The EUR/USD pair has plunged sharply on Thursday after the risk-off impulse gained traction amid falling global equities and a higher print of the European Union (EU) Unemployment Rate. The asset eroded half of its gains made in the last three trading sessions.
The shared currency has been hit hard after the Eurostat reported Unemployment Rate at 6.8%, which remains in the mid of market consensus at 6.7% and the prior figure of 6.9%. Meanwhile, bets on an interest rate hike by the European Central Bank (ECB) are rising higher. Soaring inflation in Eurozone is compelling the ECB’s policymakers to raise the interest rate for the first time after the Covid-19 pandemic. The German annual inflation has climbed to 7.3%, the highest print in more than four decades. While the Consumer Price Index (CPI) in France has landed at 5.1% and the inflation number in Italy has reached 6.7%.
On the dollar front, the US dollar index (DXY) has reclaimed 98.00 comfortably despite a minor slippage in Core Personal Consumption Expenditure (PCE) inflation.
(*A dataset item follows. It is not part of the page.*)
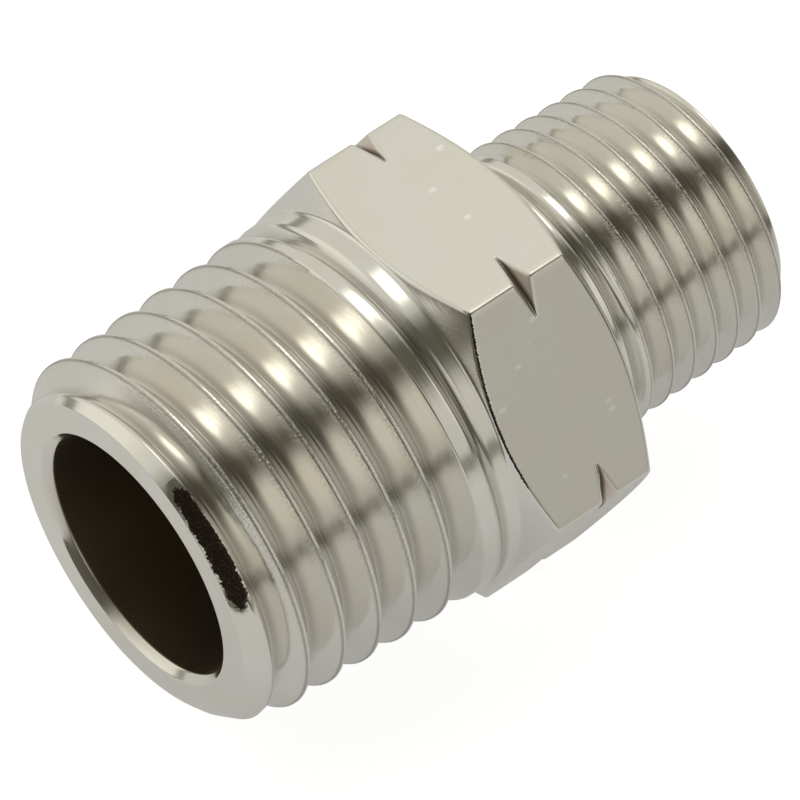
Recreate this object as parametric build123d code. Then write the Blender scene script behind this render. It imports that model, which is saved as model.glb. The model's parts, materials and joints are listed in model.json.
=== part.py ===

The yearly Core PCE inflation landed at 5.4%, slightly lower than the estimate of 5.5% but higher than the prior print of 5.2%. The improvement in the safe-haven appeal after the optimism in the Russia-Ukraine peace talks faded has underpinned the greenback against the shared currency.
Going forwards, investors will focus on US Nonfarm Payrolls (NFP), which is due on Friday.